I don’t know – art is distinctly separate from text. Anyone can write text; few people can make passable art. My baseline assumption when I see AI art is “that guy didn’t want to pay an artist, but also didn’t want his adventure to look like a Word doc”, which I can forgive for hobbyist/free work, but not for something that cost money.
The better indicator of AI text is churn, as Beoric states. If this is indeed the author’s 37th title in 2 months, that’s a HUGE red flag. Even a cocaine-fueled Stephen King would struggle to reach that output.
Just recently under ‘The Snake Temple Ruins’ I said that that people are too quick to accuse adventures of being LLM text and tend to overestimate machine writing. But looking at the preview for this one it is absolutely written by a machine with minimal editing.

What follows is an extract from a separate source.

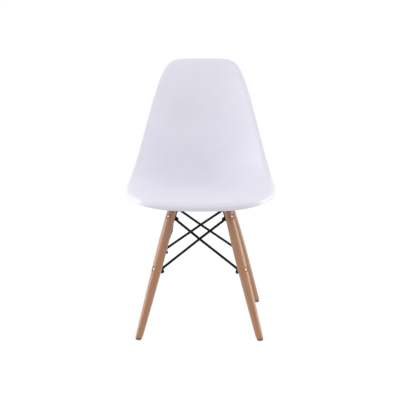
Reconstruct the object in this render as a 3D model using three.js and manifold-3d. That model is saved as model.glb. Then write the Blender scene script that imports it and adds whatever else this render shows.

I used AI when the craze started. Privately, for fun. I kept reading articles about how it can write adventures on its own with prompts, and I thought I’d test it out of curiosity. That’s exactly the way it replies. With maybe, perhaps, could be. This designer copy pasted the answers and sells them for 4 dollars.
I am not against ai. It’s a good tool and it’s here to stay. There are ways (dnd or not) that it can be helpful. But copy pasting like that is the worse way to do it.
This content is 100% AI slop, and any editing sone to it is minimal. Rutibex is a blight churning out endless amounts of AI slop onto Drivethrurpg, and does not deny it when accused of doing so.
Just take a look at their products. This time the accusations are real and apt.
Short of altered statblocks, rebalanced treasure amounts, and the absence/presence of terms like “CR” and “DC”, what exactly differentiates a 5e adventure from an OSR adventure? And please don’t say “open world agency” and “problems solved off the character sheet”, because that stuff is purely authorial choice, and not at all system inherent.
Someone really should publish some kind of conversion manual, considering the number of times it gets brought up.
OSR is a style, not just a set of systems, and plenty of people have already published style guides on it. But even when doing a 1:1 conversion from one system to another, you have to understand the game you’re converting to and play-balance it so all the gameplay loops work as intended and nothing breaks, either as the writer or the DM. If you give someone a conversion manual but they’re never played the game they’re converting to, they’ll still mess it up.
Yeah I get what you’re saying, but you’re not quite picking up what I’m putting down.
When Bryce says “this says it’s an OSR adventure but it’s clearly a 5e conversion”, what does that mean exactly, beyond adjusting some numbers? That is to say, what are these so-called “gameplay loops” that are apparently only capable of existing in OSR and not in 5e? Because I can’t name a single thing you can *only* do in an OSR game that you *can’t do* in 5e, and vice-versa.
The only issue I can identify between the two is the imbalance of direct numerical conversion (monster hit points and issues with gold-for-XP, mostly). And if it is the case that numbers are the only difference between the two, than simple conversion metrics would fix that, no? Literally a conversion manual (a 5e creature with AC 15 and 100hp = a B/X creature with AC 11 and 50hp”, or whatever). “Half all the hit points”, “Multiply GP values by 1o”, and so forth.
Assuming numbers are converted, what other factor could possibly distinguish a 5e adventure from an OSR one, that isn’t just an author’s personal bad practice choice to railroad or what have you?
I suggest a new category “ AI Slop” and a blacklist of AI authors.
If only for your own good – this is the third thing youve reviewed by this shitepeddler.
Should a no-AI policy be instigated? I’m not against the judicious use of AI for spell checking, minor art generation, etc, but wholesale adventure writing that results in slop will surely result in Bryce expiring of apoplectic rage and dismay.